If you’re curious, you can watch Dr. Robinson describing the program in the video below.
Emerging Leaders Workshop
In September, we delivered a full-day seminar on Performance Improvement Strategies for the Emerging Leaders Workshop, a CEPL program for new and mid-level managers and team leaders in public, private & non-profit sectors.
Senior Leaders Program
In late October we will present a full-day seminar on Strategic Foresight and Organizational Ecosystems for the Senior Leaders Program (SLP). The SLP is targeted to senior managers and executives in the federal government, or comparable level military, state, and local officials who wish to enhance their leadership potential or prepare for the Senior Executive Service.
We recently expanded the list of seminars available. You can check out our entire catalog online.
University of Maryland
Robert H. Smith School of Business
This spring and summer, we delivered a 1/2-day seminar on Ecosystem Mapping for the U.S. Customs and Border Protection Leadership Institute (CBP LI).
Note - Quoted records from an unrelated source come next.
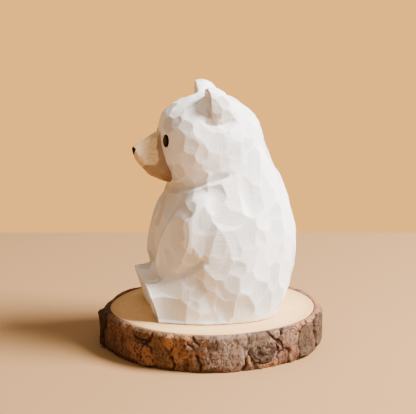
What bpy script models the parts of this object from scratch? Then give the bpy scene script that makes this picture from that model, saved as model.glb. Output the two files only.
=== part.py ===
"""A hand-carved, white-painted wooden bear that sits on a slice of log with its bark on.

The frame: +Z up, the bear faces -Y, and the origin is the middle of the slice's underside.
Lengths are in metres, and MM turns a number of millimetres into metres.

The bear is one carved block with a bare-wood muzzle, a black nose and two black bead eyes let into it.
It stands loose on the slice. The slice is a disc of wood, a ring of inner bark and separate bark scales.
"""

import math

import bmesh
import bpy
from mathutils import Matrix, Vector

MM = 0.001

# ---- clearances -------------------------------------------------------------------------------
SEAT_GAP = 0.3 * MM  # between any two pieces that touch

# ---- the log slice ----------------------------------------------------------------------------
SLICE_THICKNESS = 15.0 * MM
WOOD_RADIUS = 41.2 * MM
WOOD_EDGE_BEVEL = 0.4 * MM
INNER_BARK_THICKNESS = 2.2 * MM
BARK_EDGE_BEVEL = 0.7 * MM
BARK_SCALE_THICKNESS = 1.7 * MM
BARK_SCALE_RISE = 0.6 * MM  # how much higher a scale's middle stands than its rim
SLICE_SEGMENTS = 72
# Each lobe of the outline: waves round the slice, share of the radius, turn in degrees.
OUTLINE_LOBES = ((2, 0.026, 180.0), (3, 0.008, 40.0), (5, 0.005, 110.0), (8, 0.0025, 20.0))
CRACK_WIDTH = 0.9 * MM  # between two bark scales side by side
CRACK_WANDER = 1.1 * MM  # how far a crack swings to either side on its way up
# Each bark scale: the two cracks that it lies between, in degrees round from +X, its lowest and highest
# point as shares of the slice's thickness, and its thickness as a share of BARK_SCALE_THICKNESS.
BARK_SCALES = (
    (-124, -101, 0.03, 0.92, 1.10),
    (-101, -85, 0.02, 0.97, 1.30),
    (-85, -62, 0.05, 0.90, 0.80),
    (-62, -41, 0.03, 0.62, 0.70),
    (-20, -3, 0.10, 0.97, 0.45),
    (7, 25, 0.16, 0.74, 0.90),
    (25, 40, 0.40, 0.97, 0.60),
    (40, 57, 0.05, 0.93, 1.05),
    (57, 73, 0.08, 0.96, 1.15),
    (73, 97, 0.04, 0.90, 0.90),
    (97, 121, 0.10, 0.96, 1.00),
    (121, 148, 0.03, 0.88, 0.80),
    (155, 182, 0.08, 0.95, 1.05),
    (182, 204, 0.04, 0.60, 0.90),
    (182, 204, 0.68, 0.97, 0.70),
    (204, 232, 0.06, 0.94, 1.00),
)
SCALE_COLUMNS = 8
SCALE_ROWS = 4

# ---- the bear's masses ------------------------------------------------------------------------
TRUNK_HEIGHT = 84.0 * MM
TRUNK_DEPTH = 63.0 * MM
TRUNK_WIDTH = 62.0 * MM
TRUNK_CENTRE_Y = 4.0 * MM
HEAD_HEIGHT = 39.0 * MM
HEAD_DEPTH = 43.0 * MM
HEAD_WIDTH = 42.0 * MM
HEAD_CENTRE_Y = -0.4 * MM
CROWN_RISE = 5.5 * MM  # from the trunk's top, inside the head, up to the crown
BEAR_BASE_Z = SLICE_THICKNESS + SEAT_GAP
CROWN_Z = BEAR_BASE_Z + TRUNK_HEIGHT + CROWN_RISE
HEAD_BASE_Z = CROWN_Z - HEAD_HEIGHT
BELLY_Y = TRUNK_CENTRE_Y - TRUNK_DEPTH / 2
# Sections from the bottom up: height share of the mass, then front, back and half width as shares of the
# mass's half depth and half width, with the front negative.
TRUNK_SECTIONS = (
    (0.000, -0.640, 0.810, 0.890),
    (0.060, -0.700, 0.915, 0.950),
    (0.160, -0.820, 0.985, 0.990),
    (0.290, -0.900, 1.000, 1.000),
    (0.420, -0.895, 0.965, 0.975),
    (0.530, -0.800, 0.895, 0.915),
    (0.640, -0.660, 0.790, 0.825),
    (0.740, -0.380, 0.665, 0.720),
    (0.840, -0.160, 0.545, 0.610),
    (0.930, -0.040, 0.420, 0.450),
    (1.000, 0.040, 0.240, 0.250),
)
HEAD_SECTIONS = (
    (0.000, -0.420, 0.300, 0.340),
    (0.045, -0.760, 0.500, 0.630),
    (0.130, -0.910, 0.700, 0.840),
    (0.260, -0.960, 0.870, 0.960),
    (0.420, -1.000, 0.970, 1.000),
    (0.570, -1.000, 0.960, 0.985),
    (0.720, -0.970, 0.850, 0.890),
    (0.840, -0.800, 0.640, 0.700),
    (0.930, -0.530, 0.400, 0.470),
    (0.985, -0.260, 0.160, 0.230),
)
TRUNK_SQUARENESS = 2.15
HEAD_SQUARENESS = 2.55

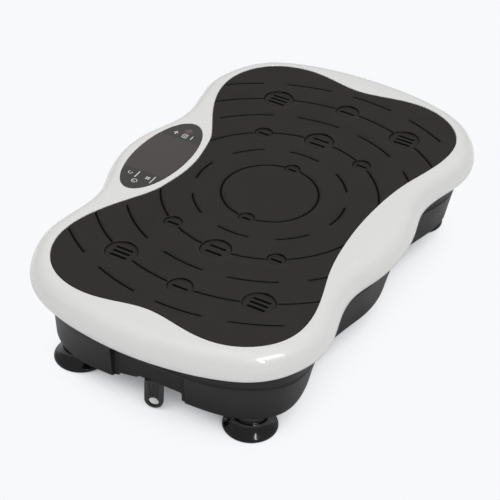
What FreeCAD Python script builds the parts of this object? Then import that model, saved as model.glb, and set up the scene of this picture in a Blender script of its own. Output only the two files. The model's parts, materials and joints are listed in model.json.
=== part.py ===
import FreeCAD, Part
import math
import os

# Vibration plate: oscillating exercise platform on four suction feet.
# Millimetres. +X long axis, +Y towards the console side (rear), +Z up.
# Origin: centre of the floor plane under the machine.

os.makedirs("parts", exist_ok=True)
Vector = FreeCAD.Vector
SIDES = (-1, 1)

# ---------------------------------------------------------------- shared dimensions
ROW_Y = -5.944             # shift on export: puts the origin at the middle of the footprint
FIT = 0.02                 # press and thread clearance
RUN = 0.05                 # running clearance
WALL = 3.0                 # moulded wall thickness

MAT_TOP = 121.0            # standing surface above the floor
MAT_UNDER = MAT_TOP - 3.0
COVER_UNDER = MAT_UNDER - WALL     # underside of the cover skin
PLATE_UNDER = COVER_UNDER - 3.0    # underside of the steel platform plate

BASE_Z = 26.0              # underside of the base tub
BASE_FLOOR = BASE_Z + WALL
SHOULDER_Z = 66.0
BASE_TOP = 98.0
CHASSIS_Z = 38.0
CHASSIS_TOP = CHASSIS_Z + 3.0
BLOCK_FOOT_TOP = CHASSIS_TOP + 5.0

CONSOLE_Y = 122.0
CONSOLE_A = 69.0           # half axes of the oval console panel
CONSOLE_B = 28.3

PIVOT_Z = 75.0             # rocking axis of the platform
PIVOT_R = 8.0
PIVOT_BUSH_R = 11.0
PIVOT_BLOCK_Y = 80.0
PIVOT_BLOCK_HALF = 9.0     # half depth along Y

MOTOR_X = -105.0
DRIVE_Z = 70.0             # height of the motor and eccentric axes
ECC_X = 70.0
ECC_BLOCK_Y = (-24.0, 30.0)
ECC_BLOCK_HALF = 6.0

SCREW_R = 2.5
SCREW_HOLE_R = SCREW_R + FIT
BLOCK_SCREW_X = 22.0       # screw distance from the middle of a bearing block
STUD_R = 4.0               # foot studs and buffer stems

SLOT_HALF = 1.5            # half width of the narrow slots
SLOT_ROUND = 1.4

# Half outlines, x >= 0: (x, y) from the console side round to the front side.
MAT_HALF = [
    (0.00, 85.88), (17.37, 86.93), (34.49, 89.79), (51.50, 93.47), (67.62, 99.93),
    (82.90, 108.27), (98.21, 116.54), (113.92, 124.03), (130.18, 130.22), (147.05, 134.47),
    (164.36, 136.00), (181.62, 134.00), (197.93, 128.05), (212.26, 118.26), (223.55, 105.08),
    (231.05, 89.42), (234.64, 72.43), (234.54, 55.05), (231.58, 37.91), (227.60, 20.97),
    (225.29, 3.74), (226.60, -13.58), (230.16, -30.62), (233.52, -47.69), (234.87, -65.03),
    (232.85, -82.28), (226.80, -98.56), (217.04, -112.92), (204.06, -124.43), (188.39, -131.87),
    (171.28, -134.82), (153.90, -134.28), (136.75, -131.41), (119.87, -127.15), (103.16, -122.27),
    (86.38, -117.67), (69.32, -114.22), (52.10, -111.71), (34.77, -110.11), (17.40, -109.00),
    (0.00, -108.64)]
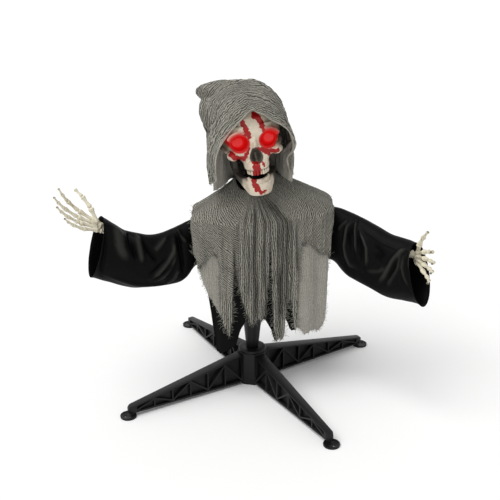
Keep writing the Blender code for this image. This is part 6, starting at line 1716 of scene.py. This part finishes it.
# Folds and troughs: the line they follow as (share along, share round), their width and height
SLEEVE_FOLDS = {
    "right": (
        (((0.88, 0.03), (0.90, 0.10), (0.89, 0.17), (0.84, 0.25)), 0.050, 0.0060),
        (((0.76, 0.03), (0.75, 0.15), (0.74, 0.24)), 0.030, 0.0055),
        (((0.50, 0.06), (0.59, 0.126), (0.65, 0.16)), 0.025, 0.0045),
        (((0.46, 0.12), (0.48, 0.19), (0.55, 0.24), (0.62, 0.29), (0.68, 0.32)), 0.022, 0.0070),
        (((0.45, 0.20), (0.50, 0.265), (0.56, 0.31), (0.64, 0.345)), 0.020, 0.0050),
        (((0.44, 0.29), (0.48, 0.35), (0.54, 0.39)), 0.022, 0.0050),
        (((0.43, 0.02), (0.41, 0.11), (0.35, 0.18)), 0.022, 0.0040),
        (((0.94, 0.37), (0.81, 0.38), (0.66, 0.40), (0.50, 0.42)), 0.022, 0.0035),
        (((0.98, 0.10), (0.97, 0.30), (0.96, 0.38)), 0.016, -0.0050),
        (((0.81, 0.00), (0.81, 0.12), (0.77, 0.23)), 0.018, -0.0060),
        (((0.72, 0.04), (0.68, 0.155), (0.61, 0.235)), 0.020, -0.0050),
        (((0.52, 0.20), (0.62, 0.263), (0.70, 0.312)), 0.016, -0.0045),
        (((0.48, 0.255), (0.56, 0.29), (0.65, 0.33)), 0.013, -0.0035),
        (((0.435, 0.05), (0.42, 0.20), (0.39, 0.37)), 0.020, -0.0060)),
    "left": (
        (((0.62, 0.94), (0.58, 0.874), (0.58, 0.82), (0.58, 0.77), (0.60, 0.727), (0.63, 0.69), (0.72, 0.70)),
         0.018, 0.0060),
        (((0.63, 0.95), (0.64, 0.89), (0.66, 0.838), (0.68, 0.75)), 0.013, 0.0055),
        (((0.66, 0.90), (0.71, 0.858), (0.74, 0.824), (0.75, 0.774), (0.74, 0.73)), 0.015, 0.0060),
        (((0.58, 0.924), (0.54, 0.873), (0.50, 0.815)), 0.020, 0.0040),
        (((0.70, 0.905), (0.79, 0.902), (0.88, 0.895), (0.93, 0.89)), 0.009, 0.0022),
        (((0.99, 0.93), (0.94, 0.879), (0.90, 0.82), (0.86, 0.74), (0.81, 0.677)), 0.018, 0.0060),
        (((0.95, 0.89), (0.93, 0.789), (0.89, 0.725), (0.86, 0.676)), 0.014, 0.0045),
        (((0.97, 0.88), (0.955, 0.80), (0.96, 0.76), (0.985, 0.70)), 0.014, 0.0045),
        (((1.00, 0.93), (1.00, 0.876), (0.995, 0.794)), 0.014, 0.0045),
        (((0.86, 0.78), (0.83, 0.751), (0.73, 0.706)), 0.018, 0.0040),
        (((0.63, 0.90), (0.61, 0.84), (0.62, 0.76)), 0.014, -0.0040),
        (((0.67, 0.86), (0.70, 0.80), (0.70, 0.75)), 0.013, -0.0040),
        (((0.78, 0.87), (0.83, 0.84), (0.80, 0.78)), 0.035, -0.0040),
        (((0.93, 0.84), (0.90, 0.77), (0.86, 0.71)), 0.012, -0.0035)),
}
FOLD_WIDTH = {"right": 0.85, "left": 0.70}


def fold_height(side, around, along):
    """Sum of the folds that pass this place; each is a soft ridge or trough along a line."""
    rise = 0.0
    for line, spread, high in SLEEVE_FOLDS[side]:
        wide = spread * FOLD_WIDTH[side]
        nearest = 9.0
        share = 0.5
        for index, ((a0, r0), (a1, r1)) in enumerate(zip(line, line[1:])):
            run_along = a1 - a0
            run_round = (r1 - r0) * 1.15
            here_round = (around - r0 - round(around - r0)) * 1.15
            part = ((along - a0) * run_along + here_round * run_round) / (run_along ** 2 + run_round ** 2)
            held = max(0.0, min(1.0, part))
            away = math.hypot(along - a0 - held * run_along, here_round - held * run_round)
            if away < nearest:
                nearest = away
                share = (index + held) / (len(line) - 1)
        if nearest < 3 * wide:
            fade = 0.25 + 0.75 * ease(share * 4) * ease((1 - share) * 4)
            rise += high * fade * math.exp(-(nearest / wide) ** 2)
    return rise


for side, hand in SIDES:
    route = rod_route(side, hand, SLEEVE_STATIONS + 1)

    def sleeve_place(around, along, route=route, side=side):
        centre = curve_at(route, along * SLEEVE_STATIONS)
        further = min(along + 0.03, 1.0)
        ahead = curve_at(route, further * SLEEVE_STATIONS)
        ahead -= curve_at(route, max(further - 0.06, 0.0) * SLEEVE_STATIONS)
        ahead.z = 0.0
        ahead.normalize()
        across = Vector((0, 0, 1)).cross(ahead)
        rise, drop, half, lean = sleeve_row(side, along)
        angle = 2 * math.pi * around
        down = (1 - math.cos(angle)) / 2
        return (centre + across * (half * math.sin(angle)) + ahead * (lean * down)
                + Vector((0, 0, rise - (rise + drop) * down)))

    def from_rod(point, route=route, side=side):
        nearest = min(route, key=lambda spot: (Vector(point).xy - spot.xy).length)
        return (point[0] - nearest.x, point[1] - nearest.y, point[2] - nearest.z + 0.4 * SLEEVE_DROP[side])

    heights = []

    def sleeve_crease(u, v, around, along, side=side, heights=heights):
        angle = 2 * math.pi * around
        soft = 0.0016 * wrinkle(math.cos(angle), math.sin(angle) + v * 20, 0.8, 1.4, 6.6)
        fine = 0.0005 * wrinkle(math.cos(angle) * 2, v * 60, 0.5, 1.2, 1.6)
        cuff = 0.0012 * math.exp(-((1 - along) / 0.012) ** 2)
        lifted = fold_height(side, around, along)
        heights.append((u, v, lifted))
        return (lifted + soft + fine) * ease(along * 5) + cuff

    piece, hems, sizes = sheet_piece(f"sleeve_{side}_satin", 150, 160, sleeve_place, from_rod, sleeve_crease,
                                     satin, closed=True)
    height_at = {(round(u, 5), round(v, 5)): lifted for u, v, lifted in heights}
    lifts = np.zeros(len(piece.data.vertices))
    for loop, uv in zip(piece.data.loops, piece.data.uv_layers[0].uv):
        lifts[loop.vertex_index] = height_at.get((round(uv.vector.x, 5), round(uv.vector.y, 5)), 0.0)
    # The fold heights give a painted highlight on the crests and painted shade in the troughs
    store(piece.data, "crest_highlight", 0.75 * step_up(lifts, 0.0015, 0.0060))
    store(piece.data, "trough_shade", step_up(-lifts, 0.0008, 0.0040))
    declare_sheet(piece, sizes, CLOTH_THICKNESS)
    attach(piece, f"arm_{side}")
    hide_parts(f"sleeve_{side}")

# %% [markdown]
# ## Frayed edges
# Cut gauze sheds its cross threads, so its torn edges end in loose strands. Geometry Nodes put one on
# each point of the hem: a thin curved hair, turned outwards with some spread, and of uneven length. Each
# hem's line and outward direction come from the sheet itself, so the fringe follows the tears and slits.

# %% The fringe tree
fringe, given, found = new_tree("loose threads", [
    ("Length", "Float", 0.006), ("Thickness", "Float", 0.00034), ("Spread", "Float", 0.7),
    ("Seed", "Int", 1), ("Finish", "Material", None)])
spots = add_node(fringe, "GeometryNodeMeshToPoints", inputs={"Mesh": given["Geometry"]})
stray = random_vectors(fringe, given["Seed"], (-1.0, -1.0, -1.3), (1.0, 1.0, 0.7))
strayed = add_node(fringe, "ShaderNodeVectorMath", operation="SCALE",
                   inputs={0: stray, "Scale": given["Spread"]})
heading = add_node(fringe, "ShaderNodeVectorMath", operation="ADD",
                   inputs={0: vector_attribute(fringe, "outward"), 1: strayed.outputs["Vector"]})
hair = add_node(fringe, "GeometryNodeCurveQuadraticBezier",
                inputs={"Resolution": 5, "Start": (0.0, 0.0, 0.0), "Middle": (0.10, 0.0, 0.55),
                        "End": (-0.12, 0.10, 1.0)})
thickness = calc(fringe, "DIVIDE", given["Thickness"], given["Length"])
circle = add_node(fringe, "GeometryNodeCurvePrimitiveCircle", mode="RADIUS",
                  inputs={"Resolution": 3, "Radius": thickness})
strand = add_node(fringe, "GeometryNodeCurveToMesh",
                  inputs={"Curve": hair.outputs[0], "Profile Curve": circle.outputs[0], "Fill Caps": True})
uneven = add_node(fringe, "FunctionNodeRandomValue", data_type="FLOAT",
                  inputs={2: 0.35, 3: 1.8, "Seed": plus(fringe, given["Seed"], 9)})
size = add_node(fringe, "ShaderNodeCombineXYZ",
                inputs={"X": given["Length"], "Y": given["Length"],
                        "Z": times(fringe, given["Length"], uneven.outputs[1])})
copies_out(fringe, spots.outputs[0], strand.outputs[0], aligned(fringe, heading.outputs["Vector"], axis="Z"),
           size.outputs[0], given, found)


# %% Fringes on every torn hem
def thread_finish(name, shade):
    material, tree, shader = new_finish(name, Roughness=0.9, Specular_IOR_Level=0.05)
    mottled = blend_colours(tree, speckle(tree, own_place(tree, "Object"), 300.0), shade, scaled(shade, 0.6))
    tree.links.new(mottled, shader.inputs["Base Color"])
    return material


THREADS = {"gauze": thread_finish("thread_grey", colour(140, 140, 131)),
           "gauze_light": thread_finish("thread_light", colour(182, 182, 174))}
THREAD_STEP = 0.0019


def bears_threads(name, spot):
    """No threads on the hood's rim, on the cape's neckline and on most pieces' side seams."""
    if name == "fray_hood" and spot.y < -0.02:
        return False
    if "cape" in name and spot.z > 0.43:
        return False
    return name == "fray_cape_front" or abs(spot.y) >= 0.004 or spot.z <= 0.33


for name, hems, body, slot, length, seed in frayed:
    spots_at = []
    outs = []
    left = 0.0
    for start, end, away in hems:
        if not bears_threads(name, start):
            continue
        run = (end - start).length
        while left < run:
            spots_at.append(start.lerp(end, left / run))
            outs.append(away)
            left += THREAD_STEP
        left -= run
    mesh = bpy.data.meshes.new(name)
    mesh.from_pydata(spots_at, [], [])
    store_vectors(mesh, "outward", outs)
    piece = new_piece(name, mesh)
    grow(piece, fringe, Length=length, Seed=seed, Finish=THREADS[slot])
    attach(piece, body)
    print(name, len(spots_at), "threads,", len(piece.data.polygons), "faces")
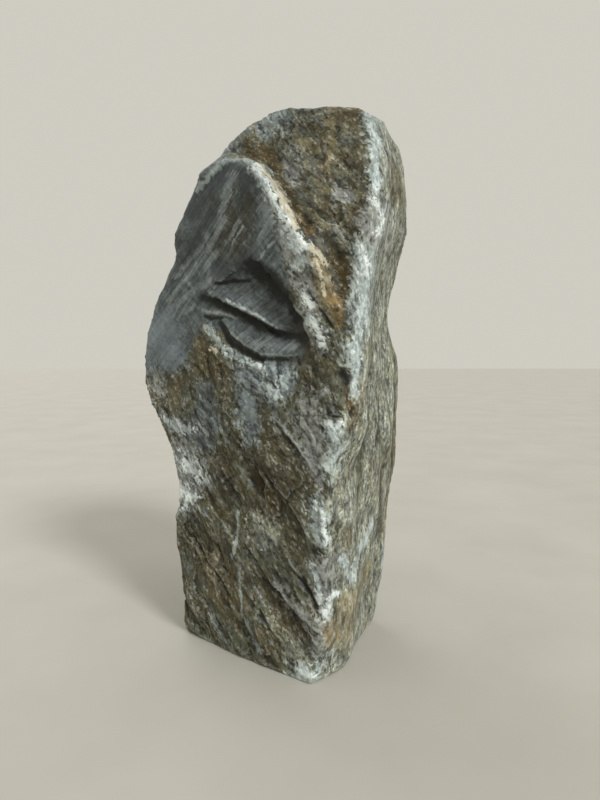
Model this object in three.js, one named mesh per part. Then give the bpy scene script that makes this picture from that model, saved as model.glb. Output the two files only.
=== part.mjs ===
// A rough block of soapstone, one piece, standing on a flat foot.
// Millimetres: X to the right, Y to the back, Z up. Four upright corner lines give the plan at each height.
// The left-front face is a depth over X and Z, because the upper facet, the scoop and the hollow are cut in it.
import * as THREE from 'three';
import { ImprovedNoise } from 'three/addons/math/ImprovedNoise.js';
import { mergeVertices } from 'three/addons/utils/BufferGeometryUtils.js';

// Corner lines. Each knot is [height, x, y].
const leftEdge = [
  [0, -67, -13.5], [44, -69.5, -12], [68, -74, -9], [98, -69.5, -10], [114, -73, -9], [134, -80, -2],
  [152, -90.5, 6], [171, -100, 15], [190, -100.5, 17], [207, -97.5, 14], [229, -90.5, 9], [249, -79, 2],
  [260, -72.5, -2], [273, -75.5, 0], [288, -67.5, -4], [309, -54, -12], [319, -41, -20], [332, -33.5, -26],
  [345, -25, -31],
];
const frontEdge = [
  [0, 18, -82], [46, 26.5, -82], [105, 27, -81], [145, 35, -79], [182, 42.5, -77], [208, 43, -74],
  [252, 45, -63], [285, 55.5, -57], [345, 56, -41],
];
const rightEdge = [
  [0, 68, 4], [27, 74, 12], [46, 76.5, 16], [67, 80, 18], [99, 82.5, 24], [112, 87, 28], [159, 89, 33],
  [190, 87.5, 32], [211, 80, 24], [226, 80, 23], [252, 85.5, 28], [278, 93.5, 36], [290, 95.5, 38],
  [308, 92, 36], [331, 89, 30], [345, 82, 24],
];
const backEdge = [
  [0, -14, 72], [55, -9, 81], [110, -14, 88], [160, -4, 91], [205, -12, 86], [250, 2, 82], [290, 8, 70],
  [332, 18, 58],
];

// The proud lower slab of the left-front face runs on to this corner line, which the upper facet cuts away.
const slabCorner = [
  [0, 18, -82], [46, 26.5, -82], [105, 27, -81], [145, 35, -79], [182, 42.5, -77], [208, 43, -74],
  [250, 36, -71], [293, 33, -69], [345, 30, -67],
];
const slabSwell = 3.5;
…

The year-long program is broken into five, week-long, residential sessions where senior leaders and their SES-level mentors (senior executive service) come together to discuss ethical decision-making, transformational leadership, organizational savvy, strategic thinking, and more. Our seminar, which has been recently expanded to a full-day, focuses on establishing inter-agency influence. Participants learn how to map their local ecosystem and how to exert influence beyond their sphere of control. This is particularly relevant for senior-level officials throughout CBP.
Our seminar on Inter-Agency Influence was part of a two-day executive leadership program sponsored by the University of Maryland Smith School of Business. Participants in our seminar represented the National Security Agency, the Internal Revenue Service, Health and Human Services, and the Department of Agriculture.